There must be more to the story, although it’s not clear from the court record what happened. “The testimony of defendant, and also of his sister and William Barnard, who were eye-witnesses to the shooting, was to the effect that the deceased was the aggressor, and that he was armed with a pistol; that he swore he would kill the defendant, and at the same time was reaching for his pistol; and that he was in the act of drawing it, to carry such threat into execution, when the defendant drew his pistol and fired.”
On the other hand, “testimony for the state tend[ed] to show that the deceased was unarmed and not the assailant, when the affray began; that he made no hostile demonstration toward the defendant, and committed no overt act, but that the shooting was deliberate and premeditated.”
It seems there was bad blood between the brothers at the time of the shooting.
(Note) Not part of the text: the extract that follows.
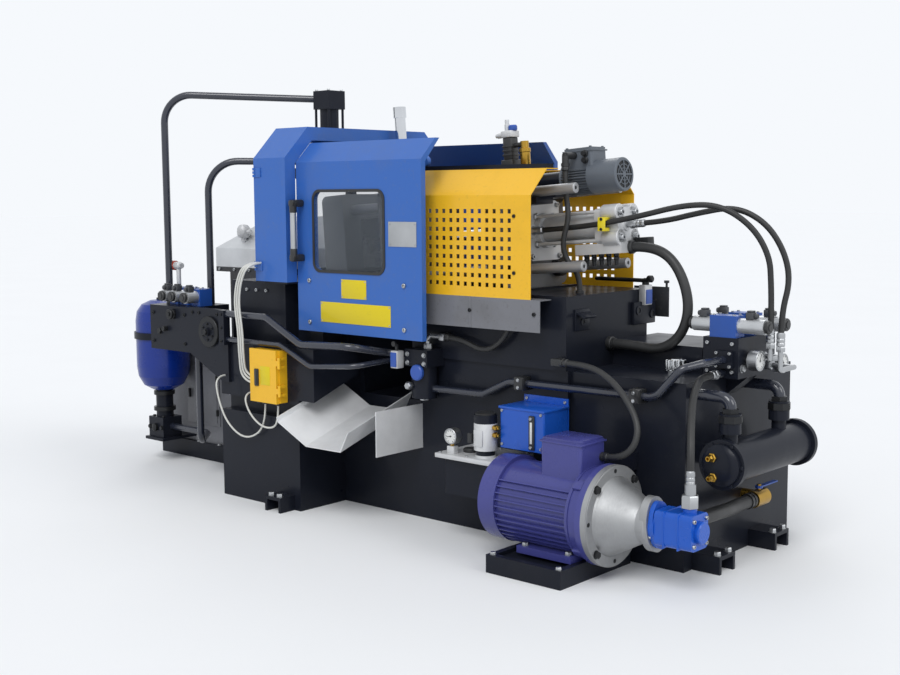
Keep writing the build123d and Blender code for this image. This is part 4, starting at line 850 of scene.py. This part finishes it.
# Lid of the blue oil tank, folded from the same sheet, and its level glass in a black moulded
# frame held by two screws.
bm = bmesh.new()
block(bm, (786, -353, 455), (968, -221, 463), 2)
piece("oil_tank_lid", bm, pump_enamel)
bm = bmesh.new()
block(bm, (909, -357, 336), (931, -350, 444), 3)
piece("level_glass_frame", bm, black_plastic)
bm = bmesh.new()
block(bm, (916, -358.5, 356), (924, -356, 424), 1)
piece("level_glass", bm, dial_white)
bm = bmesh.new()
screws(bm, (920, -357, (345, 435)), "-y", 5, 5)
piece("level_glass_screws", bm, zinc)

# Lid plate and small fittings of the oil box: dull cast aluminium, with brass unions screwed into
# its pump.
bm = bmesh.new()
block(bm, (568, -414, 278), (824, -218, 293), 2)
block(bm, (607, -398, 292), (637, -374, 318), 2)
block(bm, (720, -398, 330), (756, -392, 384), 3)
piece("oiler_lid", bm, silver_cast)
bm = bmesh.new()
for z in (368, 392):
    lathe(bm, [(8, 0), (8, 10), (10, 10), (10, 18), (6, 20), (6, 26)], (772, -362, z), "x", 6)
lathe(bm, [(7, 0), (7, 10), (9, 10), (9, 18)], (622, -386, 318), "z", 6)
piece("oiler_unions", bm, brass)

# Main drive: a ribbed cast motor in violet-blue gloss enamel, bolted by its feet to the pedestal,
# with the bell housing bolted to its flange. Four of the eight flange holes are empty.
motor_enamel = enamel("violet-blue gloss enamel", "motor_paint", "#414486", "#2F3150", 0.2, 0.25, 0.35)
dress(motor_enamel, "main_motor")

MOTOR_Y, MOTOR_Z = -396.0, 192.0


def on_motor(x, degrees):
    """The frame of the motor's shaft at a distance in metres, turned about the shaft."""
    seat = Matrix.Translation((x, MOTOR_Y / 1000, MOTOR_Z / 1000))
    return seat @ Matrix.Rotation(radians(degrees), 4, "X")


bm = bmesh.new()
for across, rise in circle(4, 1, 45):
    screw(bm, (1404, MOTOR_Y + 54 * across, MOTOR_Z + 42 * rise), "x", 5, 5)
screws(bm, ((1000, 1160), (MOTOR_Y - 90, MOTOR_Y + 90), 78), "z", 10, 9, hex_head)
screws(bm, ((940, 1184), (-566, -250), 56), "z", 9, 8, hex_head)
screws(bm, ((1052, 1170), (-450, -348), 402), "z", 5, 4)
piece("main_motor_bolts", bm, zinc)
# Bolts in four of the flange holes; the four empty holes are flat dark discs of painted shade.
bm = bmesh.new()
for k, (across, rise) in enumerate(circle(8, 134)):
    place = (1261, MOTOR_Y + across, MOTOR_Z + rise)
    if k % 2:
        hex_head(bm, place, "x", 11, 11)
    else:
        pin(bm, 6.5, 0.6, place, "x", 20)
piece("flange_bolts_and_hole_shade", bm, black_oxide_and_hole_shade)

# Lid of the motor's terminal box, the lifting eye and the rings of the end shields: castings,
# sprayed with the motor.
bm = bmesh.new()
block(bm, (1035, -465, 396), (1187, -333, 402), 1.5)
block(bm, (1040, -460, 398), (1182, -338, 414), 12)
block(bm, (1050, -458, 262), (1172, -334, 308), 3)
eye = [(13 + out, along) for out, along in circle(8, 3.4)]
lathe(bm, eye + eye[:1], (1004, MOTOR_Y, 352), "y", 28)
pin(bm, 5, 26, (1004, MOTOR_Y, 314), "z", 16)
lathe(bm, [(122, 0), (138, 0), (139, 2), (139, 10), (122, 10), (122, 0)], (1178, MOTOR_Y, MOTOR_Z), "x", 56)
lathe(bm, ring(122, 134, 0, 8), (902, MOTOR_Y, MOTOR_Z), "x", 56)
for k in range(4):
    block(bm, (-10, -14, 122), (22, 14, 146), 3, on_motor(1.196, 45 + 90 * k))
piece("main_motor_castings", bm, motor_enamel)


# Bell housing: the steps, the rim and the two-bolt oval flange of the casting, left rough from the
# lathe. Its metal is duller and more clouded than the other castings.
def oval_flange(bm, x, radius, depth):
    """Adds the oval two-bolt flange between the bell and the pump, in metres."""
    placed = on_motor(x, 12) @ Matrix.Diagonal((1, 0.66, 1, 1)) @ Matrix.Rotation(radians(90), 4, "Y")
    bmesh.ops.create_cone(
        bm, cap_ends=True, segments=40, radius1=radius, radius2=radius, depth=depth, matrix=placed,
    )


bell_cast = steel("rough-turned aluminium casting", "aluminium", "#A9AAAB", 0.56, 0.14, (1.0, 0.2, 0.2))
dress(bell_cast, "bell_housing")
bm = bmesh.new()
rim = [(118, 18), (146, 18), (150, 14), (150, 2), (118, 2), (118, 18)]
lathe(bm, rim, (1243, MOTOR_Y, MOTOR_Z), "x", 64)
for height, radius in ((24, 116), (52, 99), (80, 84), (108, 68)):
    low, high = height - 3, height + 2
    groove = [(radius - 6, low), (radius, low), (radius - 2, high), (radius - 6, high), (radius - 6, low)]
    lathe(bm, groove, (1242, MOTOR_Y, MOTOR_Z), "x", 64)
oval_flange(bm, 1.392, 0.084, 0.024)
piece("bell_turned_steps", bm, bell_cast)

# Pump: cast iron in bright blue gloss, with an oval mounting flange, an end cover held by four
# screws and a zinc-plated nut on its port.
bm = bmesh.new()
oval_flange(bm, 1.412, 0.072, 0.014)
for x in (1450, 1496):
    block(bm, (x, MOTOR_Y - 47, MOTOR_Z - 52), (x + 5, MOTOR_Y + 47, MOTOR_Z + 54), 2)
lathe(bm, [(31, 0), (32, 3), (32, 12), (29, 15)], (1542, MOTOR_Y, MOTOR_Z), "x", 36)
piece("pump_castings", bm, pump_enamel)
bm = bmesh.new()
screws(bm, (1542, (MOTOR_Y - 33, MOTOR_Y + 33), (MOTOR_Z - 34, MOTOR_Z + 36)), "x", 6, 6)
lathe(bm, [(26, 0), (26, 32), (23, 36)], (1510, MOTOR_Y, 258), "z", 6)
pin(bm, 16, 32, (1510, MOTOR_Y, 292), "z", 24)
piece("pump_screws", bm, zinc)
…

The court’s analysis includes a question of whether Bob had threatened Dan, which might have shown Bob was the aggressor, whether Dan knew about the threats or not. “Then followed several questions aiming to show that the deceased proposed to the witness to go with him, raise a posse, and hang the defendant and some others.”
Perhaps arising from the same incident, “The record shows that after the witness testified that he had talked to Robert Tarter, the deceased, a good many times shortly before the shooting, and just after tbe difficulty of the Tarters with Holstine….” The reference is probably either to George Holstine or his brother James Holstine, both of whom lived in Union County.
It would be interesting to find more about the events that preceded the shooting.
I haven’t been able to determine whether Dan was re-tried or what the verdict was. I’m guessing he got off. The Oregon Supreme Court reversed his conviction in 1894. He re-married in 1899 in Union County, Oregon, then he appears on the 1900 census in Custer County, Montana, and on the 1910 through 1930 censuses in Harding County, South Dakota.